Robinson's favorite of his Hammer films was Horror of Dracula (called simply Dracula in the U.K.). For one thing, though his bosses were no less budget-conscious than before, he had more money to work with, and spent wisely. Robinson said that while Frankenstein was bounded by wood--staircases, railings, the wooden struts and beams of the laboratory--he wanted Dracula to be all about stone, dirtied up, molded, and mossed-over as much as possible. The famous tracking shot that opens the picture sets the mood: first looking up at a time-worn, Romanov-like stone eagle, slowly moving to show a stone ledge, a wall with its masonry party exposed, past the massive (or so Robinson has made it seem) wood door, past twisted pillars, down stone steps and into Dracula's crypt. Another thing that illustrates a stronger budget: the enormous fire in Dracula's entrance hall, where Jonathan Harker warms his hands. There were fires in the drawing room chez Frankenstein, but you never actually see the flames, just the reflected light.

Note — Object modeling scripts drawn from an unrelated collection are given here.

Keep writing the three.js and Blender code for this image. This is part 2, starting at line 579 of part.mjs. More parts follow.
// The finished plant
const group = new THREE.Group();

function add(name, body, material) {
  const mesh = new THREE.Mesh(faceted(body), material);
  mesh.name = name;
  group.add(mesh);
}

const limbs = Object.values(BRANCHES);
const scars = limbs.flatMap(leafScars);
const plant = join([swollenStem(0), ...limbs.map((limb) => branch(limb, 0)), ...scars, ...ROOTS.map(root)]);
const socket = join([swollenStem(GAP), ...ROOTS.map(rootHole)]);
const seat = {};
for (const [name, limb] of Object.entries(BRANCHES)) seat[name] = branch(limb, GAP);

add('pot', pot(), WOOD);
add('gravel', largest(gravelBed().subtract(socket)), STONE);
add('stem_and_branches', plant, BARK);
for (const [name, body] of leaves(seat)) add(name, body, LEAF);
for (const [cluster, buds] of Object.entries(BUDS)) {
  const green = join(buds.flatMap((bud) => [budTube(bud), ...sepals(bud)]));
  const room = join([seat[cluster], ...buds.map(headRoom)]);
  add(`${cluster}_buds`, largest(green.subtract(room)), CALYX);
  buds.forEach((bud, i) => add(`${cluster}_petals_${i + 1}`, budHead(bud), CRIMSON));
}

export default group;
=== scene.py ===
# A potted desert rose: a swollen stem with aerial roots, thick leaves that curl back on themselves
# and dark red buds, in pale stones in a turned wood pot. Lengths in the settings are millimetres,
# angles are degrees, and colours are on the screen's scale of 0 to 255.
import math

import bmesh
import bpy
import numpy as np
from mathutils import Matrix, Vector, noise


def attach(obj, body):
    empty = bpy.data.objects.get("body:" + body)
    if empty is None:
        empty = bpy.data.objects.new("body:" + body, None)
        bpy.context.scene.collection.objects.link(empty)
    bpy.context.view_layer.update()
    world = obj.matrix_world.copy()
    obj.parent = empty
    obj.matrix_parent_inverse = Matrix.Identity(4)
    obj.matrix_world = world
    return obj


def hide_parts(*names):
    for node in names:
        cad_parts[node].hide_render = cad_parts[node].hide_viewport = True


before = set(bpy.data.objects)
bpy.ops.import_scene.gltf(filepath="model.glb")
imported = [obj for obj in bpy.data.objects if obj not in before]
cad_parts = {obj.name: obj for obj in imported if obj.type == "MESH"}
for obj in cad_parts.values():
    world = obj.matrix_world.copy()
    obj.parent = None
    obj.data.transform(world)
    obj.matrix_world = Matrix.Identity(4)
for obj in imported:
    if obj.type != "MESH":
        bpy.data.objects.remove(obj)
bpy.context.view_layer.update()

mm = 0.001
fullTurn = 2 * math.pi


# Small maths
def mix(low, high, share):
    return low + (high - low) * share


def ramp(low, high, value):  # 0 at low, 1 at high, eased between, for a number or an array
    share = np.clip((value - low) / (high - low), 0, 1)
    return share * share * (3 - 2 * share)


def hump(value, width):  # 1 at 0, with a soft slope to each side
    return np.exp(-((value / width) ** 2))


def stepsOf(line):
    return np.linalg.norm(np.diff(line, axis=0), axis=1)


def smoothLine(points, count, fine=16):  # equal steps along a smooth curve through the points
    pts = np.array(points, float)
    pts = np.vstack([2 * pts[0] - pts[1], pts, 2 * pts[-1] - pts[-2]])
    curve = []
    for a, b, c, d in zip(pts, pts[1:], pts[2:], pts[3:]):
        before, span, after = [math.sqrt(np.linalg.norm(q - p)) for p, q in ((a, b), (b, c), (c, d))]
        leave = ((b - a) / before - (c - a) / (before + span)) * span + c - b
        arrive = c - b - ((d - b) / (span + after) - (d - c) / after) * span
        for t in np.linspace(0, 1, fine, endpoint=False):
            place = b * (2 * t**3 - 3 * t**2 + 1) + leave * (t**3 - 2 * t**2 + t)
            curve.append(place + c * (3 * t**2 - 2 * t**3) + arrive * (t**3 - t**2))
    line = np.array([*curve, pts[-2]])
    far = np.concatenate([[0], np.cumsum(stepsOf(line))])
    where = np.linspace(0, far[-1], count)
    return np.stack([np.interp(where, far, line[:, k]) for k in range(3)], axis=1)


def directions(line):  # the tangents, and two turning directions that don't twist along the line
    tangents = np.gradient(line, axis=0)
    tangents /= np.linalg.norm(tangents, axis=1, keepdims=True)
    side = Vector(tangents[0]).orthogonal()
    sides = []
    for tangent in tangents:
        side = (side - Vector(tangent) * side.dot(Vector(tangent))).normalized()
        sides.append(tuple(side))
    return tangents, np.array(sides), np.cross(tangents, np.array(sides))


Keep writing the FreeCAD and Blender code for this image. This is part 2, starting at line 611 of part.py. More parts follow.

Eventually Harker is shown up to his room, and here is a favorite thing about Hammer's unique look and feel: the unexpected coziness of certain rooms. Harker is staying with a 900-year-old undead vampire, but the upholstery is fresh and bright, the bed is enormous and inviting, there's a charming desk near a window where Harker can scribble his thoughts about vampire-hunting. The room is high up and (again, more money) indeed Harker has a view. It's all entirely delightful--right up to the moment when Dracula turns the key in the lock. Harker's room, the last he will ever have in this life, isn't nearly the most famous set in the film. But it is still my favorite Hammer example of what Robinson called "this contrapuntal thing of horrible things in beautiful places."